Migratiebeweging

Adoptiekinderen uit Azië

Sinds de vroege jaren '70 heeft de adoptie van kinderen uit het buitenland een hoge vlucht genomen. Behalve uit Zuid-Korea kwamen er kinderen uit Thailand, Sri Lanka, India, Bangladesh en Indonesië en nog wel andere landen naar Nederland. Die steeds grotere vraag kwam door het stijgen van de leeftijd waarop vrouwen in het Westen een kind wilden. Hierdoor nam de kans op ongewenste kinderloosheid toe. In 1967 vertelde de naar Amerika geëmigreerde Nederlandse schrijver Jan de Hartog in het populaire televisieprogramma Mies en scène met veel warmte over zijn twee geadopteerde Koreaanse kinderen.
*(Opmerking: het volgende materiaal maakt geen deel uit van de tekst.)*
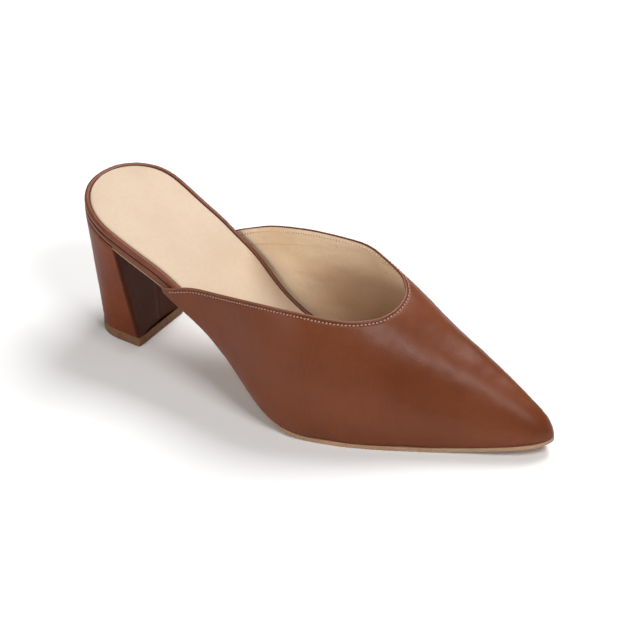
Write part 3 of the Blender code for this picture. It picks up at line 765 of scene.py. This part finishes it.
def squareToTopline(line, border):
    # directions on the flat pattern, from the topline into the leather
    move = np.gradient(line, axis=0)
    normal = unitRows(np.stack([move[:, 1], -move[:, 0]], axis=1))
    middle = slice(len(line) // 2, len(line) // 2 + 1)
    return normal if insidePolygon(line[middle] + normal[middle] * 0.002, border)[0] else -normal


def layPoints():
    # outline of the flat pattern, then rows beside the topline, then an even field
    outer = resample(featherLine(-1, wingX), upperLook["featherStep"])
    inner = resample(featherLine(1, wingX), upperLook["featherStep"])[::-1]
    border = np.concatenate([outer, inner[1:], topline[::-1]])
    feather = len(outer) + len(inner) - 1
    normal = squareToTopline(topline, border)
    band = np.concatenate([topline + normal * offset for offset in upperLook["edgeRows"]])
    step = upperLook["meshStep"]
    low, high = border.min(axis=0), border.max(axis=0)
    field = []
    for k, run in enumerate(np.arange(low[0], high[0], step * 0.87)):
        across = np.arange(low[1] + (k % 2) * step / 2, high[1], step)
        field.append(np.stack([np.full(len(across), run), across], axis=1))
    field = np.concatenate(field)
    near = ridgeRun[-1] - upperLook["noseReach"]
    fine = np.meshgrid(np.arange(near, high[0], 0.00055), np.arange(-0.014, 0.014, 0.0006))
    field = np.concatenate([field[field[:, 0] < near - step * 0.6], np.stack(fine, -1).reshape(-1, 2)])
    band = band[insidePolygon(band, border)]
    band = band[nearestOn(band, border[:feather + 1])[0] > upperLook["clearance"]]
    field = field[insidePolygon(field, border)]
    field = field[nearestOn(field, np.concatenate([border, border[:1]]))[0] > upperLook["clearance"]]
    field = field[nearestOn(field, topline)[0] > upperLook["edgeBand"]]
    return border, feather, np.concatenate([border, band, field])


def triangulate(places, count):
    # triangles over the flat pattern; its outline is the first points, in order
    flat = [Vector((p[0] * 1000, p[1] * 1000)) for p in places]
    edges = [(i, (i + 1) % count) for i in range(count)]
    made = geometry.delaunay_2d_cdt(flat, edges, [], 1, 1e-4)
    flatPoints = np.array([(v.x, v.y) for v in made[0]]) / 1000
    triangles = np.array([f for f in made[2] if len(f) == 3])
    cameFrom = {source: i for i, sources in enumerate(made[3]) for source in sources}
    return flatPoints, triangles, cameFrom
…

Zijn optreden bracht talrijke Nederlandse ouderparen op het idee een adoptiekind te gaan zoeken in de zwaar door de oorlog getroffen landen in Azië. De kinderen van veel alleenstaande moeders in Korea en Vietnam hadden vaak nauwelijks een kans om een bestaan op te bouwen. Adoptie bood dan een kans op een stabiele toekomst elders.

Toch was de werkelijkheid achter dit beeld niet altijd geheel correct. De Nederlandse overheid negeerde jarenlang misstanden bij interlandelijke adopties. Een onderzoekscommissie ontdekte onder meer dat er op grote schaal met documenten was gesjoemeld en dat kinderen waren verhandeld. De Nederlandse overheid negeerde meldingen van misstanden en legde de verantwoordelijkheid bij autoriteiten in het buitenland. Namens het kabinet bood minister Sander Dekker (Rechtsbescherming, VVD) begin februari 2021 aan geadopteerde mensen excuses aan, voor de lakse houding van de regering. Het idee dat adoptie een goede daad is, was volgens Dekker een verklaring voor het wegkijken van de overheid, maar geen rechtvaardiging. Het kabinet schortte per direct, op aanbevelen van de onderzoekscommissie, alle nieuwe interlandelijke adopties tijdelijk op.